:: Exercise description ::
Keep to the lines between the one holding "Continue the build123d" and the one holding "return Solid.make_cone(57, 40, length, mouth)", inclusive, and write them out exactly.

Scripts that build objects:
— start —

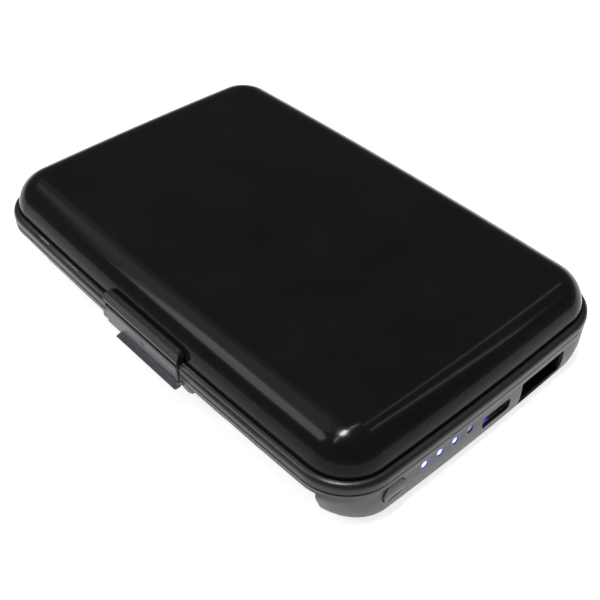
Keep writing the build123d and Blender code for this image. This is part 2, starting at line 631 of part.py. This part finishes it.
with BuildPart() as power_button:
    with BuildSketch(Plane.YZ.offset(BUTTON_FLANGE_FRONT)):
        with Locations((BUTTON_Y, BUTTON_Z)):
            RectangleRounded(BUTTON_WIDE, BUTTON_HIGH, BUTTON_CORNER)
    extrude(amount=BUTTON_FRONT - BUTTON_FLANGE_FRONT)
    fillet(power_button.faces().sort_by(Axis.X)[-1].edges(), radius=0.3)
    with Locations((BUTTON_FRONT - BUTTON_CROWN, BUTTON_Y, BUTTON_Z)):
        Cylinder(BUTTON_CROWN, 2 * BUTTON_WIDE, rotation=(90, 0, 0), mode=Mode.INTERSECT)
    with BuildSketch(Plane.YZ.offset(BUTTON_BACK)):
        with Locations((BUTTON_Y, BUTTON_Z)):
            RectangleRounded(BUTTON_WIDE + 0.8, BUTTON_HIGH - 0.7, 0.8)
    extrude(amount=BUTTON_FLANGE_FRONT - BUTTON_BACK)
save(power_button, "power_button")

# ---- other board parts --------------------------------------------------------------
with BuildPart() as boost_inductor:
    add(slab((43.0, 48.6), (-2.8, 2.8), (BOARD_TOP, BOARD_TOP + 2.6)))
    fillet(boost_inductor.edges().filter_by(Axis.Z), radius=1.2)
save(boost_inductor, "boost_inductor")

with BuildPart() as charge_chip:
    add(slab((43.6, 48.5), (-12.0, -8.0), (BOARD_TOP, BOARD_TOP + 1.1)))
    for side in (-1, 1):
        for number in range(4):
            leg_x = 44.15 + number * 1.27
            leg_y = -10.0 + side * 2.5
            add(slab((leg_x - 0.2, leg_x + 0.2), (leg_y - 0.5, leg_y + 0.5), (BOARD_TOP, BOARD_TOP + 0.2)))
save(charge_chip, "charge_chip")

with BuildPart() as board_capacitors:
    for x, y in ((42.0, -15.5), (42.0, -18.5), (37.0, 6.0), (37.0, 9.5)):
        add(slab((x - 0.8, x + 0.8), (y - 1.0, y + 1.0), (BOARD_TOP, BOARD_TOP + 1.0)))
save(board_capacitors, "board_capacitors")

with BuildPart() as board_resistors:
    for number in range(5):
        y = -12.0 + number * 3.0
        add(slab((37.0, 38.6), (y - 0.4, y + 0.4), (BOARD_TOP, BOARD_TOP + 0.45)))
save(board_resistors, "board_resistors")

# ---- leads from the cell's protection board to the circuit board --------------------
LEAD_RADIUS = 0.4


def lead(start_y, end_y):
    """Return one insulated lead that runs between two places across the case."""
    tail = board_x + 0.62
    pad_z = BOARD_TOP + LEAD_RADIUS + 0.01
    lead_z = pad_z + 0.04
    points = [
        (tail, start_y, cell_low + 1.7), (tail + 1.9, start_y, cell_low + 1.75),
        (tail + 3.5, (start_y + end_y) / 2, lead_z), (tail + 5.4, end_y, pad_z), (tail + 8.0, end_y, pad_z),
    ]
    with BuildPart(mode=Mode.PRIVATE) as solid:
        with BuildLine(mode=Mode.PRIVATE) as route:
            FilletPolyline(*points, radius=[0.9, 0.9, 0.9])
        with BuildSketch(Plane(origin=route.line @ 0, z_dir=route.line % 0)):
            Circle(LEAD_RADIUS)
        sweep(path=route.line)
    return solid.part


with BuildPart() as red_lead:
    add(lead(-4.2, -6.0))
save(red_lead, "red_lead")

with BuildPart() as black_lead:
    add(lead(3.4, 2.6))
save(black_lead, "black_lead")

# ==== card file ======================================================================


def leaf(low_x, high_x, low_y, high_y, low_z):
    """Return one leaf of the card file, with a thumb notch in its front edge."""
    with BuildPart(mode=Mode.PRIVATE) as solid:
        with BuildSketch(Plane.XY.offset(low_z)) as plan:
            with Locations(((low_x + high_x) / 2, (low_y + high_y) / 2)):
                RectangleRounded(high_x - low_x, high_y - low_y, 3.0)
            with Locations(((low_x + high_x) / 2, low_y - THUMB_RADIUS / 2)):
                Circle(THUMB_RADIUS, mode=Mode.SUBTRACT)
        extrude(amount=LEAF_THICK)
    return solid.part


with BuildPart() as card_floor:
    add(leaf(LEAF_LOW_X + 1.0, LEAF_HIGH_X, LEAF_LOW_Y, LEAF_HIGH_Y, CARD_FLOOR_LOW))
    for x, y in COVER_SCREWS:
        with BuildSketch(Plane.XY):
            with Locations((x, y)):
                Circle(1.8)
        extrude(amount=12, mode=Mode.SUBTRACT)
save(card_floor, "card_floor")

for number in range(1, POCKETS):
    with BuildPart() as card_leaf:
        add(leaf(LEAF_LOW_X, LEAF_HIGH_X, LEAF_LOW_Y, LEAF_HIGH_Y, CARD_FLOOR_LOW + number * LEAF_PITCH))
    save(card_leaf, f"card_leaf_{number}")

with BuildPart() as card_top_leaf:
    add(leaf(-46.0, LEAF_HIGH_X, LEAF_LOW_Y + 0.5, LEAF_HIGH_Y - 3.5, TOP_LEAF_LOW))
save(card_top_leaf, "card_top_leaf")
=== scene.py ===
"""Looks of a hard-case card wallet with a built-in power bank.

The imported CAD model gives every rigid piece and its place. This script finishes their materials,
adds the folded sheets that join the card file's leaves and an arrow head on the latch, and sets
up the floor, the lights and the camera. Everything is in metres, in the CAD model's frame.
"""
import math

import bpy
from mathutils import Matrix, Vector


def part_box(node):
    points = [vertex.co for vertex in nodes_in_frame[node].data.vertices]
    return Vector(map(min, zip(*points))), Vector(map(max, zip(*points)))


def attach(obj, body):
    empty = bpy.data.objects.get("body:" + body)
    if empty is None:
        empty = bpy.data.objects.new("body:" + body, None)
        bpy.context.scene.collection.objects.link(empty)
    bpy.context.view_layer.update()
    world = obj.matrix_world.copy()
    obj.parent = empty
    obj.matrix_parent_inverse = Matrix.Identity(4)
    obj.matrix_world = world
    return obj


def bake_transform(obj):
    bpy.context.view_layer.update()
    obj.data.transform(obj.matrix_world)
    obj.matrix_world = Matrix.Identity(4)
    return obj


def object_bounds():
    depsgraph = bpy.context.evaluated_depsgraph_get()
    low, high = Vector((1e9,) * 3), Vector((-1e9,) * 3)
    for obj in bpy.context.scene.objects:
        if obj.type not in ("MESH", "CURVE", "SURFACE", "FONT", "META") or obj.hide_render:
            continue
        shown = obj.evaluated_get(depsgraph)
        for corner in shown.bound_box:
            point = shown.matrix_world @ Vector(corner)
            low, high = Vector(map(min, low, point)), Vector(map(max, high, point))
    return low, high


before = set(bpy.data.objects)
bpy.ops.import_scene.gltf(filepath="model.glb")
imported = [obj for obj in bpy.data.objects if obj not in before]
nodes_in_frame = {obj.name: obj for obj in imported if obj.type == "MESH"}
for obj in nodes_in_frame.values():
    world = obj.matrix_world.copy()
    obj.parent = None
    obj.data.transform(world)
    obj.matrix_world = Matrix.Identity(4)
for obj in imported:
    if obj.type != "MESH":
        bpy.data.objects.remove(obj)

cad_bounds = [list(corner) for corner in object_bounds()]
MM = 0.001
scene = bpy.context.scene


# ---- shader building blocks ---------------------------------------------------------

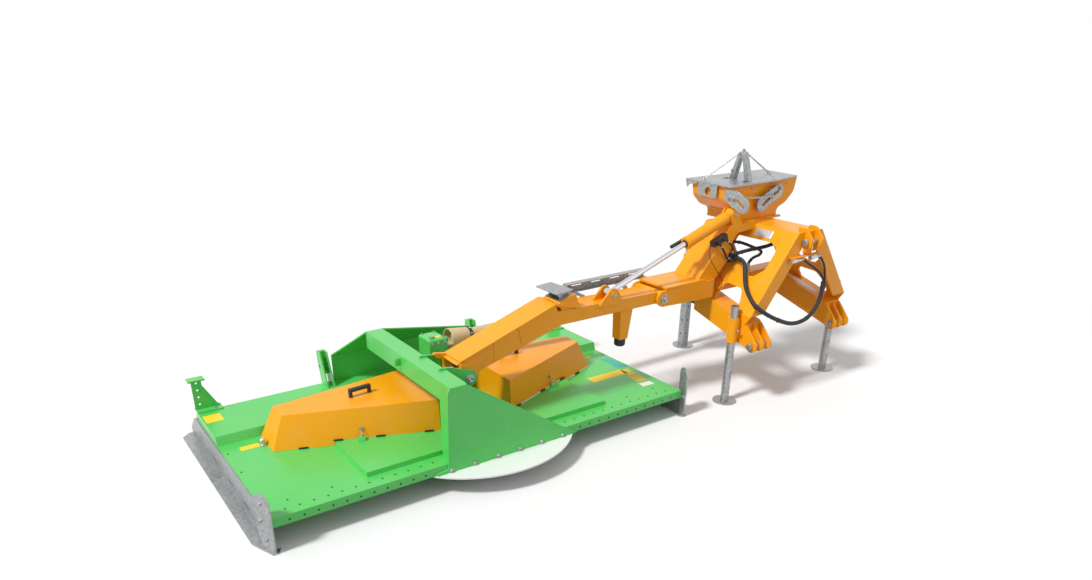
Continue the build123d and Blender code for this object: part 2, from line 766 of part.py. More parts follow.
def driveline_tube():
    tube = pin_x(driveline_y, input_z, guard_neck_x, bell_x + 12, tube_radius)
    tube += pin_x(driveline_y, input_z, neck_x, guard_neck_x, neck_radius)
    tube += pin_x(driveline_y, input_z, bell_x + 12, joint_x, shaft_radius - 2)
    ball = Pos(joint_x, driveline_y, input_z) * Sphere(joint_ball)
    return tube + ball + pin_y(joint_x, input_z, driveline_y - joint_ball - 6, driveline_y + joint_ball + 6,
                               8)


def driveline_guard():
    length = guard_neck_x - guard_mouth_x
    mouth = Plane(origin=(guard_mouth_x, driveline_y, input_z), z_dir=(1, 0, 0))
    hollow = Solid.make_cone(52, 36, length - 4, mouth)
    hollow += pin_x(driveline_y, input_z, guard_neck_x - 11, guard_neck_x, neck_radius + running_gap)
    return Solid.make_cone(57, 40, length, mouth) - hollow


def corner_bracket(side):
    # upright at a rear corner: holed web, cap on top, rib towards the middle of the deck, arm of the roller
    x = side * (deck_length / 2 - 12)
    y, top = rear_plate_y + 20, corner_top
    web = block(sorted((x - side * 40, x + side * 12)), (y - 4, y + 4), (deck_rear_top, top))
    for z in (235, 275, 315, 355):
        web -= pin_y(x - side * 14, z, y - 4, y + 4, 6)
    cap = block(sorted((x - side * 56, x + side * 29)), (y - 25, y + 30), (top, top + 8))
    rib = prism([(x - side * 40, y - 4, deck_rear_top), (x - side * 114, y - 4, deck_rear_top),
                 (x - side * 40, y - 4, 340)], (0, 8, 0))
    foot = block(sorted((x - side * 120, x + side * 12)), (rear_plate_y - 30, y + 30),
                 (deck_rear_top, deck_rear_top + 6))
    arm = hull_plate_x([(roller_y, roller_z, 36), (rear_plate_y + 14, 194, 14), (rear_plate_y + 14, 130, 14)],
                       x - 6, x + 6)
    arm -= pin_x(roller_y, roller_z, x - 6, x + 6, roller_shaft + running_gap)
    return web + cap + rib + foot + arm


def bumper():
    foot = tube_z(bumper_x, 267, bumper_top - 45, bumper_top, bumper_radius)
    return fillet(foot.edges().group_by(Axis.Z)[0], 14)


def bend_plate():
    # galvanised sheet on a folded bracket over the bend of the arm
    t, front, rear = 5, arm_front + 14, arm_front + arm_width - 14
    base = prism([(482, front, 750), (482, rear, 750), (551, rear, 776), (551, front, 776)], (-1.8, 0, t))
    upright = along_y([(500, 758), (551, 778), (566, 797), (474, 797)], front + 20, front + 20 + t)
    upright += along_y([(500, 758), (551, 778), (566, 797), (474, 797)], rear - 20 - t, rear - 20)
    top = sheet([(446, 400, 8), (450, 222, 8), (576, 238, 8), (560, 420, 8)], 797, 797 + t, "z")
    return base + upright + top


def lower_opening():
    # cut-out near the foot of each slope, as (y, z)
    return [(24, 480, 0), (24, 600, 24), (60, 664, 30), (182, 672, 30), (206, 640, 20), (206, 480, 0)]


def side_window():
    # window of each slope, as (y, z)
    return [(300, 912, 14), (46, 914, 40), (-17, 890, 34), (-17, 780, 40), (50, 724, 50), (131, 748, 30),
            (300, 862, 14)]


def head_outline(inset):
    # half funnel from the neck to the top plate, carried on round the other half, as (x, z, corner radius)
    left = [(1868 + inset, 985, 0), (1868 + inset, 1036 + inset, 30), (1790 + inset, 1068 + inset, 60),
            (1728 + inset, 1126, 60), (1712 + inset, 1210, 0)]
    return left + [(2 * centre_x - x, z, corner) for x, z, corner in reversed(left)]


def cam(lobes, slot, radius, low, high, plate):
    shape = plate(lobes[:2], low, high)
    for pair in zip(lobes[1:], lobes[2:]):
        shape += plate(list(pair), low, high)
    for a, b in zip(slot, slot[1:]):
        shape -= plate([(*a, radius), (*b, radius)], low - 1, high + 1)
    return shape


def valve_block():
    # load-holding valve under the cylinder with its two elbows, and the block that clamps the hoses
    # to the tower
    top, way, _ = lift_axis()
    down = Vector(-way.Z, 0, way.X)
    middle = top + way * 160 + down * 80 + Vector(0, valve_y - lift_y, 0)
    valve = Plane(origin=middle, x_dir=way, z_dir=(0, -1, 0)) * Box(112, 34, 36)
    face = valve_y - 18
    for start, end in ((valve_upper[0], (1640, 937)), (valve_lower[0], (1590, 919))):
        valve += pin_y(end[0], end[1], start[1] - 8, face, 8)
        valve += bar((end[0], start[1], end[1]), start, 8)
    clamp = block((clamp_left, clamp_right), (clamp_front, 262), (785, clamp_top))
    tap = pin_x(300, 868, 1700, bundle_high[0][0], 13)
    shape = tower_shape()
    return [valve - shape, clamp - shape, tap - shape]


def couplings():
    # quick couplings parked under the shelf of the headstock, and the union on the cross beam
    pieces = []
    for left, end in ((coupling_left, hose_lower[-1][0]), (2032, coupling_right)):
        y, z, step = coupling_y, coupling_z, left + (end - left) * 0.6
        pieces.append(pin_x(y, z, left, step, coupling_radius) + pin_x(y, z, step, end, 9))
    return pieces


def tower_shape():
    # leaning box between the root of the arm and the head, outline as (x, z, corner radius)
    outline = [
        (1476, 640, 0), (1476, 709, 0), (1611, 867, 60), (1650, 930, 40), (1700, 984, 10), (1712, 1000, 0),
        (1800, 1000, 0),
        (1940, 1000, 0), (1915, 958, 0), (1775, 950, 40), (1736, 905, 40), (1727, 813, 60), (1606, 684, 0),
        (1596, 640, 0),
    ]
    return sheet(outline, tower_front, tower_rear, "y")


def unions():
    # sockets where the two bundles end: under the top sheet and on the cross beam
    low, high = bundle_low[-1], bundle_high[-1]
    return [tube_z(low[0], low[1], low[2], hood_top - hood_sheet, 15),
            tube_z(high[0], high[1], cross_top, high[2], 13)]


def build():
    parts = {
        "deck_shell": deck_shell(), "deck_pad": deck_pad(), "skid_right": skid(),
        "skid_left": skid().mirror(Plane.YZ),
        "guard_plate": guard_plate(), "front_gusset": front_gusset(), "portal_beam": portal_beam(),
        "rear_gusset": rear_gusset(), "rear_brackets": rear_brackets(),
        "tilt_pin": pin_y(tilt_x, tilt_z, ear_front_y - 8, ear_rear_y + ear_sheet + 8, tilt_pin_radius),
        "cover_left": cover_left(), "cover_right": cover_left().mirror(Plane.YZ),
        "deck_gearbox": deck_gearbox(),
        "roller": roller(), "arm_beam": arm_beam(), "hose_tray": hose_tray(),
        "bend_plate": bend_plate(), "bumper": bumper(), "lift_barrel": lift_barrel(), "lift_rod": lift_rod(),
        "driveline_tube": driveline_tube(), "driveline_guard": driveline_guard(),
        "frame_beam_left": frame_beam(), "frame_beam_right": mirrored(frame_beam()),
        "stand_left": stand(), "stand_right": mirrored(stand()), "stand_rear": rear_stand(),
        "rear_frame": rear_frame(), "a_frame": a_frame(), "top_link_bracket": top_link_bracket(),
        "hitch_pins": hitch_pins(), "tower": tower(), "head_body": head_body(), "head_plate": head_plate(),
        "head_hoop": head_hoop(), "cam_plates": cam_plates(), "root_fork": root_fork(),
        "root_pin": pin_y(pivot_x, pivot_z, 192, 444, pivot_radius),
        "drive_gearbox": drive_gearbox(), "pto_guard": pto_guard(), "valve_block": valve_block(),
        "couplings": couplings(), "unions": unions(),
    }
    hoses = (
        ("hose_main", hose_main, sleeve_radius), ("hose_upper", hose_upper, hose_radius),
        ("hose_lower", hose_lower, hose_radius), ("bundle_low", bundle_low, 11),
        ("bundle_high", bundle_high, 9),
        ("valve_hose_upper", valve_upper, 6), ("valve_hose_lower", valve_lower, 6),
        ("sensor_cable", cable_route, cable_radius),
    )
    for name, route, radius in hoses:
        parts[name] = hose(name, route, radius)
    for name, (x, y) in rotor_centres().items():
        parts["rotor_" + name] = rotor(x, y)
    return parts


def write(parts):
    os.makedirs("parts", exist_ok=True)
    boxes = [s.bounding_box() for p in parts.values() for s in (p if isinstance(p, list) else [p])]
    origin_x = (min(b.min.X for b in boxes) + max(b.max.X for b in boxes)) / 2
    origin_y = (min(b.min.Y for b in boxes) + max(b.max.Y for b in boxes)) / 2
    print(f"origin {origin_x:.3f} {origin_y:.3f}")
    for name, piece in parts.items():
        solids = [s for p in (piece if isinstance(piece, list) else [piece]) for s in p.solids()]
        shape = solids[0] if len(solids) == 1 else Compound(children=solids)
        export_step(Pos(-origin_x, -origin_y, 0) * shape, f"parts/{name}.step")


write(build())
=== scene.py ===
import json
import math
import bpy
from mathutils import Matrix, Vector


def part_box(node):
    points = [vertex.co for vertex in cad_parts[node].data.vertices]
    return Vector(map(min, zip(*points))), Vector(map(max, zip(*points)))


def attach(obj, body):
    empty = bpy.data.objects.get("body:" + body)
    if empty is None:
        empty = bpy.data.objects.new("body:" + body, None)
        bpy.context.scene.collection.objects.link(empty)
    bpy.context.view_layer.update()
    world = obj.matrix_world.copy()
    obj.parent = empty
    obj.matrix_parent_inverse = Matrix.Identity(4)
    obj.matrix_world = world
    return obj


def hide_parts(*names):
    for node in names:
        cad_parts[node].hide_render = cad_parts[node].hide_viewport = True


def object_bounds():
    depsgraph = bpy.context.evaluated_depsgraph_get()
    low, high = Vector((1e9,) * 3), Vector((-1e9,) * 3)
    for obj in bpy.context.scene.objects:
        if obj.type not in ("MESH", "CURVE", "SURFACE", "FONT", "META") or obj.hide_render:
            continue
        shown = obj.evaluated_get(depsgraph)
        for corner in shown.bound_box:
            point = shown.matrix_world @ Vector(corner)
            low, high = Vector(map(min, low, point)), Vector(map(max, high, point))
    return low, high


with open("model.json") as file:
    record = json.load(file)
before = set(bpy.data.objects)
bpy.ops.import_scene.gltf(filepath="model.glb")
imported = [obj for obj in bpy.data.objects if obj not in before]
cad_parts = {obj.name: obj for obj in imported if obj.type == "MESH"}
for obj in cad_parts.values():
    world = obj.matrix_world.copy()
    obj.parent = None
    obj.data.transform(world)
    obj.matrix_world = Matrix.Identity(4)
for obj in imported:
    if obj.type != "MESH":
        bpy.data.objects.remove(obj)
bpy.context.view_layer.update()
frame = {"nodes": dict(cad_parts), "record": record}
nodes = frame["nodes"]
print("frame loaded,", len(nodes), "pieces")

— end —

:: Output for this task ::
Continue the build123d and Blender code for this object: part 2, from line 766 of part.py. More parts follow.
def driveline_tube():
    tube = pin_x(driveline_y, input_z, guard_neck_x, bell_x + 12, tube_radius)
    tube += pin_x(driveline_y, input_z, neck_x, guard_neck_x, neck_radius)
    tube += pin_x(driveline_y, input_z, bell_x + 12, joint_x, shaft_radius - 2)
    ball = Pos(joint_x, driveline_y, input_z) * Sphere(joint_ball)
    return tube + ball + pin_y(joint_x, input_z, driveline_y - joint_ball - 6, driveline_y + joint_ball + 6,
                               8)


def driveline_guard():
    length = guard_neck_x - guard_mouth_x
    mouth = Plane(origin=(guard_mouth_x, driveline_y, input_z), z_dir=(1, 0, 0))
    hollow = Solid.make_cone(52, 36, length - 4, mouth)
    hollow += pin_x(driveline_y, input_z, guard_neck_x - 11, guard_neck_x, neck_radius + running_gap)
    return Solid.make_cone(57, 40, length, mouth) - hollow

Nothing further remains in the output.